After all, what are those specialists ordering them to do? And if actual jihadis actually tried to follow those “confusing and contradictory orders,” possibly being confused and contradictory kinds of guys, if they took them seriously and interpreted them in ways not predicted by their putative Pentagon handlers, is there a possibility that anyone could die as a result? And if such messages turn off some prospective jihadis, isn’t it possible that they might turn on others? And could they, for instance, have been ordered to commit confused and contradictory acts that might end up involving Americans?
Really, someone should blow Schmitt and Shanker’s paragraph up to giant size, tack it up somewhere in the Capitol, and call for a congressional investigation. If the ATF could do it, why not the Pentagon? And honestly, is this how Americans want to see their tax dollars spent?


SOURCE (http://www.tomdispatch.com/post/175429/tomgram%3A_engelhardt%2C_the_pentagon%27s_fake_jih adists/#more)

Osmium Steele
08-16-11, 08:19 AM
Point 1: NYT reporters are the book's authors. Not, at all, reputable when questioning the US military.

Point 2: No description of the source of the information. NYT has a culture of using unsubstantiated sources if they are critical of either republicans or the military. Multiple reporters have been caught in recent years making up sources, let alone not verifying source information.

Be extremely skeptical of anything the NY Times, or their editors/reporters print. Especially heading into the political season.

August
08-16-11, 09:47 AM
No repeat of 9-11 in almost a decade. Something must be working right...

And as Osmium points out it's the NYT.

TLAM Strike
08-16-11, 11:03 AM
No repeat of 9-11 in almost a decade.

Didn't they teach you that you never attack the same way twice? :03:

AQ and its offshoots/copycats have gone small scale now. Look at Madrid and London.

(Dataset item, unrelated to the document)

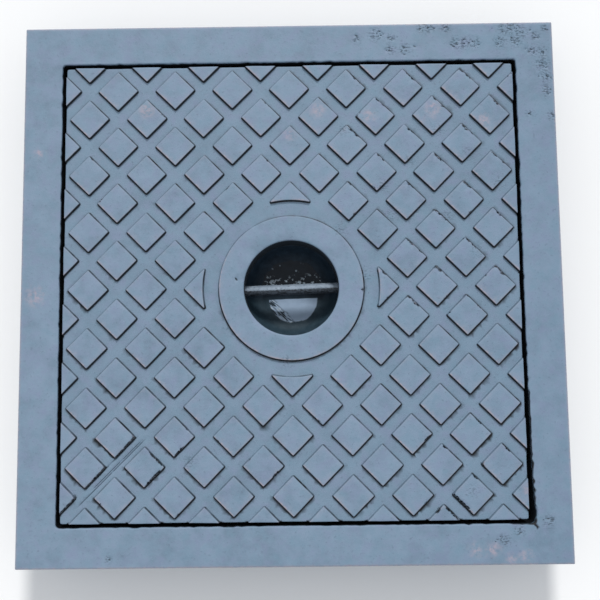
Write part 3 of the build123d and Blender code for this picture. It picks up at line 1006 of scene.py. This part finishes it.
# ---- finishes
class Finish:
    """One node material. add() makes a node, and takes sockets or plain values as its inputs."""

    def __init__(self, name):
        self.material = bpy.data.materials.new(name)
        self.material.use_nodes = True
        self.tree = self.material.node_tree
        self.shader = self.tree.nodes["Principled BSDF"]
        self.place = self.add("ShaderNodeTexCoord").outputs["Object"]

    def feed(self, socket, value):
        """Links a socket to another one, or gives it a plain value."""
        if isinstance(value, bpy.types.NodeSocket):
            self.tree.links.new(value, socket)
        else:
            socket.default_value = value

    def add(self, kind, inputs=(), **settings):
        node = self.tree.nodes.new(kind)
        for key, value in settings.items():
            setattr(node, key, value)
        for key, value in dict(inputs).items():
            self.feed(node.inputs[key], value)
        return node

    def grain(self, scale, detail=3.0, roughness=0.55, place=None):
        inputs = {"Vector": place or self.place, "Scale": scale, "Detail": detail, "Roughness": roughness}
        return self.add("ShaderNodeTexNoise", inputs).outputs["Fac"]

    def ramp(self, amount, *stops):
        """Maps 0..1 to colours. Each stop is (place, colour)."""
        node = self.add("ShaderNodeValToRGB", {"Fac": amount})
        points = node.color_ramp.elements
        for number, (place, colour) in enumerate(stops):
            point = points[number] if number < 2 else points.new(place)
            point.position = place
            point.color = (*colour, 1)
        return node.outputs["Color"]

    def grey(self, amount, low, high, from_value=0.0, to_value=1.0):
        """Maps low..high to from_value..to_value, and holds it at the ends."""
        node = self.add("ShaderNodeMapRange", {0: amount, 1: low, 2: high, 3: from_value, 4: to_value})
        return node.outputs["Result"]

    def mix(self, amount, a, b):
        node = self.add("ShaderNodeMix", data_type="RGBA", blend_type="MIX")
        for socket, value in ((0, amount), (6, a), (7, b)):
            self.feed(node.inputs[socket], (*value, 1) if isinstance(value, tuple) else value)
        return node.outputs[2]

    def math(self, how, a, b=0.0):
        return self.add("ShaderNodeMath", {0: a, 1: b}, operation=how).outputs[0]

    def times(self, a, b):
        return self.math("MULTIPLY", a, b)

    def plus(self, a, b):
        return self.math("ADD", a, b)

    def minus(self, a, b):
        return self.math("SUBTRACT", a, b)

    def squares(self, a, b):
        """The sum of two squares."""
        return self.plus(self.times(a, a), self.times(b, b))

    def axes(self):
        """X, Y and Z of each place."""
        outputs = self.add("ShaderNodeSeparateXYZ", {0: self.place}).outputs
        return outputs["X"], outputs["Y"], outputs["Z"]

    def mask(self, name):
        return self.add("ShaderNodeAttribute", attribute_name=name).outputs["Fac"]

    def set(self, **inputs):
        names = {"colour": "Base Color", "roughness": "Roughness", "metallic": "Metallic"}
        names |= {"normal": "Normal", "specular": "Specular IOR Level"}
        for key, value in inputs.items():
            self.feed(self.shader.inputs[names[key]], value)

    def bump(self, *layers):
        """Stacks bumps. Each layer is (height socket, depth in metres)."""
        normal = None
        for height, depth in layers:
            inputs = {"Height": height, "Distance": depth, "Strength": 1.0}
            if normal:
                inputs["Normal"] = normal
            normal = self.add("ShaderNodeBump", inputs).outputs["Normal"]
        self.set(normal=normal)

    def put_on(self, *objects):
        for thing in objects:
            thing.data.materials.clear()
            thing.data.materials.append(self.material)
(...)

~330 Civilians have been killed (The number killed would be double if Northwest 253 had been successful.) and ~2900 wounded in AQ major attacks outside of Afghanistan since 9/11, that is not counting the more mundane stuff they do on their own turf; like the 14 killed by AQ in Yemen and 40 in Iraq yesterday or the 33 injured two days ago in Algeria.

Islamic Terrorists in general have committed 17597 successful attacks in 9/11 according to TROP (http://www.thereligionofpeace.com/index.html#Attacks).

We are in a war of attrition now.

August
08-16-11, 11:18 AM
AQ and its offshoots/copycats have gone small scale now. Look at Madrid and London.

That proves my point. They didn't choose this change in tactics for the heck of it. AQ has been forced to downsize the scale of it's attacks as well as go after other softer targets in foreign lands.

nikimcbee
08-16-11, 11:32 AM
That proves my point. They didn't choose this change in tactics for the heck of it. AQ has been forced to downsize the scale of it's attacks as well as go after other softer targets in foreign lands.

I'm surprised they don't do more soft targets. Minimal planning, maximum chaos. Say, like shopping malls or tourist areas. Since they hate our "Western (sinful)" culture so much, I'm kinda surprised they haven't hit Hollywood yet.

August
08-16-11, 11:36 AM
I'm surprised they don't do more soft targets. Minimal planning, maximum chaos. Say, like shopping malls or tourist areas. Since they hate our "Western (sinful)" culture so much, I'm kinda surprised they haven't hit Hollywood yet.

It isn't because of a lack of trying.

TLAM Strike
08-16-11, 11:54 AM
I'm kinda surprised they haven't hit Hollywood yet. Why attack your biggest ally? :haha:

Buddahaid
08-16-11, 04:31 PM
I'm surprised they don't do more soft targets. Minimal planning, maximum chaos. Say, like shopping malls or tourist areas. Since they hate our "Western (sinful)" culture so much, I'm kinda surprised they haven't hit Hollywood yet.

But they have. Didn't you about the two stars that ended up wearing the same little black dress! I was devastated.